Investors looking for stocks in the Real Estate - Operations sector might want to consider either Jones Lang LaSalle (JLL - Free Report) or CBRE Group (CBRE - Free Report) . But which of these two stocks is more attractive to value investors? We'll need to take a closer look to find out.
We have found that the best way to discover great value opportunities is to pair a strong Zacks Rank with a great grade in the Value category of our Style Scores system. The Zacks Rank favors stocks with strong earnings estimate revision trends, and our Style Scores highlight companies with specific traits.
Jones Lang LaSalle and CBRE Group are both sporting a Zacks Rank of # 1 (Strong Buy) right now. This system places an emphasis on companies that have seen positive earnings estimate revisions, so investors should feel comfortable knowing that these stocks have improving earnings outlooks. But this is just one factor that value investors are interested in.

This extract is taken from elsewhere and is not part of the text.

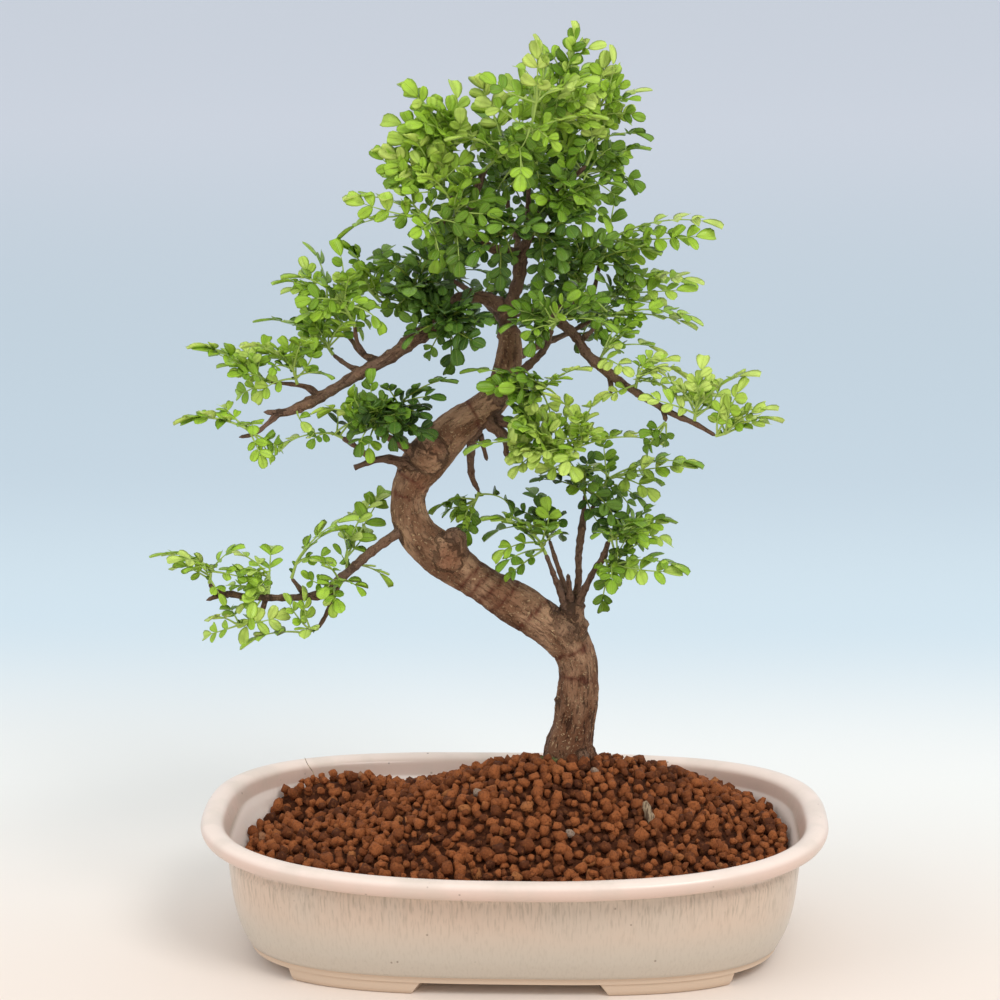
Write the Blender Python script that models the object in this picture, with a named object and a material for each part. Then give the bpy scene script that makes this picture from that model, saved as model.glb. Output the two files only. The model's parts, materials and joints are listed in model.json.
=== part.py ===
"""Japanese pepper bonsai: a crooked trunk with leafy sprays, rooted in granules in an oval glazed pot.

The tables are in millimetres, measured from the middle of the pot on the ground: +X to the right,
+Y away from the front and +Z up. at() turns them into metres and moves the pot sideways, so that
the origin lies under the middle of the whole object.
"""

import math
import random

import bmesh
import bpy
from mathutils import Vector
from mathutils.geometry import delaunay_2d_cdt

MM = 0.001
POT_SHIFT = 6.8
# Heights below count from a level this far above the ground.
POT_LIFT = 2.5
TOUCH_GAP = 0.35

POT_WIDTH = 210.0
POT_DEPTH = 144.6
# The wall is squarer in plan than the rim, which also rises towards the pot's ends.
WALL_POWER = 3.1
RIM_POWER = 2.65
RIM_FROM = 34.0
RIM_RISE = 2.8
OUTLINE_SIDES = 48
SHARP_POT_EDGE = 38.0
# How far inside the rim's outline, and how high, from the base ring up round the rolled lip.
POT_OUTSIDE = [
    (16.4, 1.9), (16.2, 3.8), (15.2, 4.4), (13.5, 8.0), (11.8, 13.0), (10.2, 21.5), (9.2, 31.5),
    (6.4, 34.5), (1.2, 36.2), (0.0, 38.4), (1.4, 40.4),
]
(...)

Value investors also try to analyze a wide range of traditional figures and metrics to help determine whether a company is undervalued at its current share price levels.
The Style Score Value grade factors in a variety of key fundamental metrics, including the popular P/E ratio, P/S ratio, earnings yield, cash flow per share, and a number of other key stats that are commonly used by value investors.
JLL currently has a forward P/E ratio of 11.30, while CBRE has a forward P/E of 14.06. We also note that JLL has a PEG ratio of 1.26. This popular metric is similar to the widely-known P/E ratio, with the difference being that the PEG ratio also takes into account the company's expected earnings growth rate. CBRE currently has a PEG ratio of 1.28.
Another notable valuation metric for JLL is its P/B ratio of 1.73. The P/B is a method of comparing a stock's market value to its book value, which is defined as total assets minus total liabilities. By comparison, CBRE has a P/B of 3.09.
These are just a few of the metrics contributing to JLL's Value grade of B and CBRE's Value grade of C.
Both JLL and CBRE are impressive stocks with solid earnings outlooks, but based on these valuation figures, we feel that JLL is the superior value option right now.